Parsippany Lawn Watering Rules Include Private Wells This Summer

Parsippany homeowners who turn on sprinklers by habit this summer need to check the address number, the date, and the clock first.

The Township of Parsippany-Troy Hills is reminding residents that its permanent seasonal lawn watering restrictions are in effect through September 30. The rules are meant to reduce peak summer water use, especially from inefficient or wasteful lawn overwatering.

Parsippany Focus reported that the restrictions apply under Township Ordinance 420-9E and cover residential and non-residential lawn watering. The township’s official notice says the restrictions run from June 1 through September 30 each year.

The detail homeowners should not miss is that the rule is not limited to properties connected to township water.
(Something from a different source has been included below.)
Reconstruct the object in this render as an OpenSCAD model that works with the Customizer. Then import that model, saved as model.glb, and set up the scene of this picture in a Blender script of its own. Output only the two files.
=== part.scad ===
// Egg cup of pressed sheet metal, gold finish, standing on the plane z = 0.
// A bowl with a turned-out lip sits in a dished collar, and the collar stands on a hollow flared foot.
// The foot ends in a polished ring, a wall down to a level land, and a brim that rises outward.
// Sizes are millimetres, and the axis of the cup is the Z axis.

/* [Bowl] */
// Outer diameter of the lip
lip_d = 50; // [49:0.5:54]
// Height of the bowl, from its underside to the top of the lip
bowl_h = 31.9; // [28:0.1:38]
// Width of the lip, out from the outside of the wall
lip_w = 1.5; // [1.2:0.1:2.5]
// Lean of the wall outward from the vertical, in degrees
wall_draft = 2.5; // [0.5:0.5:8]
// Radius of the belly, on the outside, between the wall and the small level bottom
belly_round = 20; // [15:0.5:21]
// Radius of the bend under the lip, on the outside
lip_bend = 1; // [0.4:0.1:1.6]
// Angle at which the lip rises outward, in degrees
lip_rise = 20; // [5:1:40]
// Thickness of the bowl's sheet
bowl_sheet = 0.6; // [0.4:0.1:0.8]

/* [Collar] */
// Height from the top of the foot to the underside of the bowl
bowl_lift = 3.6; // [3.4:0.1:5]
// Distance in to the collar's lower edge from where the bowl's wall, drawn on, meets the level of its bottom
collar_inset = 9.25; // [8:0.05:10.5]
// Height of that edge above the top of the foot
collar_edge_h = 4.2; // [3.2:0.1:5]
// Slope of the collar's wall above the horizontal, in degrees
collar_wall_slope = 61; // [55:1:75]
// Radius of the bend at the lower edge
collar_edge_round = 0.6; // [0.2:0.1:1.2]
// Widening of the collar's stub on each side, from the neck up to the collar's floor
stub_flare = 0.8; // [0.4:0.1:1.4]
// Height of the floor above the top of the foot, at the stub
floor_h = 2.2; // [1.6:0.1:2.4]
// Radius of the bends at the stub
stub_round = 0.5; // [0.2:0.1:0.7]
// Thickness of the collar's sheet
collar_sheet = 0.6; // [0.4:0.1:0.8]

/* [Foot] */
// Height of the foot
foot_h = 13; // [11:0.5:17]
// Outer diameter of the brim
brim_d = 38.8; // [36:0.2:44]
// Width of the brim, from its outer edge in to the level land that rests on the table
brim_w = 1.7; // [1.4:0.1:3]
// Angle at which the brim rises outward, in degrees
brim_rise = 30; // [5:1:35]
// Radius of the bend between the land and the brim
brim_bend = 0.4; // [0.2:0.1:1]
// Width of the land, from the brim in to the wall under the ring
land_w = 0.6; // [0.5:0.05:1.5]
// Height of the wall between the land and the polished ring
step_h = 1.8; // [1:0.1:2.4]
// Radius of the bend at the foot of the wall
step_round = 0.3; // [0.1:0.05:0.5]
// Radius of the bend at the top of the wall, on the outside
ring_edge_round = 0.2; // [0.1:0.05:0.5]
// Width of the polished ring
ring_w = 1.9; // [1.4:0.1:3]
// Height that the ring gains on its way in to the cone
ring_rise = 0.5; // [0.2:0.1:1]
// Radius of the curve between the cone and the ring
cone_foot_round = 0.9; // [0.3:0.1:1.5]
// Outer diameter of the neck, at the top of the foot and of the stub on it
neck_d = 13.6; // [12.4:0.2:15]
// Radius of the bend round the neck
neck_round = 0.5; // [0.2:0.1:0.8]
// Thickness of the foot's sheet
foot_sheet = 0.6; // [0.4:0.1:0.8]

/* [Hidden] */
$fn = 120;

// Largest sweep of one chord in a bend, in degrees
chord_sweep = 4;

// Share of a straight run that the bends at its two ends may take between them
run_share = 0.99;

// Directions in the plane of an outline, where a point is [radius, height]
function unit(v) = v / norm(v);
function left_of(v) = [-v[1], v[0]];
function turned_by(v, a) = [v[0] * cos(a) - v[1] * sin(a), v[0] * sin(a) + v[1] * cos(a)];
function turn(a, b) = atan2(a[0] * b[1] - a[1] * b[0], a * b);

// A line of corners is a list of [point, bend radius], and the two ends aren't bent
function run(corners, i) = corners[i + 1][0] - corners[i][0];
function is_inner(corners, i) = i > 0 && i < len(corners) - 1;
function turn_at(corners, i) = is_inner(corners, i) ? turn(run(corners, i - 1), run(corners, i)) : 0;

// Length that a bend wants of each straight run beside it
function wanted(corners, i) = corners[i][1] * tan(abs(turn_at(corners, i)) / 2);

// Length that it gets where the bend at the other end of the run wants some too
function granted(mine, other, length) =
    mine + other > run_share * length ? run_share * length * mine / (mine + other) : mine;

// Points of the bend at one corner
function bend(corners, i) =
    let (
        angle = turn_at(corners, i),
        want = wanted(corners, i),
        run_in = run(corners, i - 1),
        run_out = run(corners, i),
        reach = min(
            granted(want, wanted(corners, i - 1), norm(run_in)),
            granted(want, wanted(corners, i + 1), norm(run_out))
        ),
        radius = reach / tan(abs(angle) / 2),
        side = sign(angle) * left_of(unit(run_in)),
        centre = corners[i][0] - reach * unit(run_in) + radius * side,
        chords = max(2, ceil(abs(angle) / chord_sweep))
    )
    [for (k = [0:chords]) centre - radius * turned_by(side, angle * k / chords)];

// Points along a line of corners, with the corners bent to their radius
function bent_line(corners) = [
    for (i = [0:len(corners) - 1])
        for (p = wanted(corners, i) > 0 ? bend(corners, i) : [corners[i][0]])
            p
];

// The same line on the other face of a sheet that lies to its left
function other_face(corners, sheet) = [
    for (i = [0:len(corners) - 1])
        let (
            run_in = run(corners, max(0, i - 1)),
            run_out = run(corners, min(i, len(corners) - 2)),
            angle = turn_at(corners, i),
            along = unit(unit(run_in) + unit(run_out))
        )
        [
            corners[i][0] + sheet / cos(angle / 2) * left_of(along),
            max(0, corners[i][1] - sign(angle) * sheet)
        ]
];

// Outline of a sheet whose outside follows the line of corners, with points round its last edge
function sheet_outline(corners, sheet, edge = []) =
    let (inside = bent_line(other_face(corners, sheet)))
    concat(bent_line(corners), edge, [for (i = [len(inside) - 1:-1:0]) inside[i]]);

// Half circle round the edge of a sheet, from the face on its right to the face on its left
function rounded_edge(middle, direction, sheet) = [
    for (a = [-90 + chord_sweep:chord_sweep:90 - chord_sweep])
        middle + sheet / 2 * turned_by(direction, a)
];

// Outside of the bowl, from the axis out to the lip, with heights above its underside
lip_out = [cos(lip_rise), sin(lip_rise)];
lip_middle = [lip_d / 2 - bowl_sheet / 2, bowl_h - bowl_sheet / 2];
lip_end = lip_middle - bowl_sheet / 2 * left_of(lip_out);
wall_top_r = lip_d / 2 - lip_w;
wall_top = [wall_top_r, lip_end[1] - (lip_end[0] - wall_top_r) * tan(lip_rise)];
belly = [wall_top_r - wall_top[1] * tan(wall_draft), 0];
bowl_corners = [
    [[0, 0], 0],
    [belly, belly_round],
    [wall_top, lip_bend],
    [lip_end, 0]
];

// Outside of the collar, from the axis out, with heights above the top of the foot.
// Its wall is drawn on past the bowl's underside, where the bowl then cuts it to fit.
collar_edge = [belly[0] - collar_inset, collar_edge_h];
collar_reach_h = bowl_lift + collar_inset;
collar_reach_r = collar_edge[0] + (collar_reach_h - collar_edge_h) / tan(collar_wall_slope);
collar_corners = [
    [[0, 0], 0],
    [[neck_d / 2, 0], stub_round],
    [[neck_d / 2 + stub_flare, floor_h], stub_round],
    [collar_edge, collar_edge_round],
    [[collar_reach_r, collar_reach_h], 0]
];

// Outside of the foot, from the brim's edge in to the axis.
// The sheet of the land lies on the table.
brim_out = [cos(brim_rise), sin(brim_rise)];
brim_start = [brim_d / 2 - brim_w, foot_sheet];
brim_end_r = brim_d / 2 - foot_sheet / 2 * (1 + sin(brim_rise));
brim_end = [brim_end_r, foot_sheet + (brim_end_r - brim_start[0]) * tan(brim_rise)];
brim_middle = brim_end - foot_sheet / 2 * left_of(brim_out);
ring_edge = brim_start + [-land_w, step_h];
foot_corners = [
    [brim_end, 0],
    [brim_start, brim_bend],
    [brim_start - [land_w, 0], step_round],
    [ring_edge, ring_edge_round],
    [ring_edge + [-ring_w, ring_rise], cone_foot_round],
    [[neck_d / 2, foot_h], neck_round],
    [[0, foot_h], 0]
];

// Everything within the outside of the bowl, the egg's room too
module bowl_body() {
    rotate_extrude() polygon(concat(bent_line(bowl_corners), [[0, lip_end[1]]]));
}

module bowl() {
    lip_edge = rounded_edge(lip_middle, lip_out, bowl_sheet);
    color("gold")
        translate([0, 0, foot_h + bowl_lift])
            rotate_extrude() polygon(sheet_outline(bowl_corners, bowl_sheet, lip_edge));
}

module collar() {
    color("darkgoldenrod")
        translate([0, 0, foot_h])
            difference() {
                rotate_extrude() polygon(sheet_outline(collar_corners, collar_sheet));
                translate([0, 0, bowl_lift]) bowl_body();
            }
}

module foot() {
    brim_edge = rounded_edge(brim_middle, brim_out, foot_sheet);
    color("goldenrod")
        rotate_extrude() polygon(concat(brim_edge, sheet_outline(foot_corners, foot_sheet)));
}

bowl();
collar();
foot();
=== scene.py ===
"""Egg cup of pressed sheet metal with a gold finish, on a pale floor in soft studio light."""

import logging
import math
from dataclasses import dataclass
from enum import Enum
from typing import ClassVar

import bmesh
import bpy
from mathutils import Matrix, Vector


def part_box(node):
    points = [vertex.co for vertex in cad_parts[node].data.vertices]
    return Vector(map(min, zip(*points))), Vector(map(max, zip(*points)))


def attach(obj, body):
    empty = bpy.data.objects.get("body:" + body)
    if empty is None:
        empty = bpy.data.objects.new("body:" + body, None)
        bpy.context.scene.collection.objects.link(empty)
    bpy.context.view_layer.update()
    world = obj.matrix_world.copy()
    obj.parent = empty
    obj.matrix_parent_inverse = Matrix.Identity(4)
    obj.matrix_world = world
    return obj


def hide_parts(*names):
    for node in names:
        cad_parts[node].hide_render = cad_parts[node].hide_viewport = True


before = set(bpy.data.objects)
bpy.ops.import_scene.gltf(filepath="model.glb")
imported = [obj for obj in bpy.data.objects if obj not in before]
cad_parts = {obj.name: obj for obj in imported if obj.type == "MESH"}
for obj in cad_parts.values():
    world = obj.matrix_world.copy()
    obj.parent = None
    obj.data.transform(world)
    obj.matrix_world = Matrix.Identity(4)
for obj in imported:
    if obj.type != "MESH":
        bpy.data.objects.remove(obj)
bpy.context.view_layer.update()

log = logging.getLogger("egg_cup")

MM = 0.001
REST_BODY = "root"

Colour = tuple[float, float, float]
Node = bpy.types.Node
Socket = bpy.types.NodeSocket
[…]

The ordinance says the restrictions apply to all water supplies within Parsippany, including wells, other utilities, and authorities.

Residential Watering Depends on Address, Date, and Time

From June 1 through September 30, residential properties with even-numbered street addresses may water lawns on even-numbered days of the month. Properties with odd-numbered street addresses may water on odd-numbered days.

No lawn watering is allowed on any Friday or on the 31st day of a month. On permitted days, watering is allowed only from 5 a.m. to 9 a.m. and from 5 p.m. to 9 p.m.

That means automatic sprinkler systems should be checked before they run. A timer set for the wrong day, a Friday cycle, or a midday watering window can put a homeowner outside the township schedule even if the lawn only gets watered briefly.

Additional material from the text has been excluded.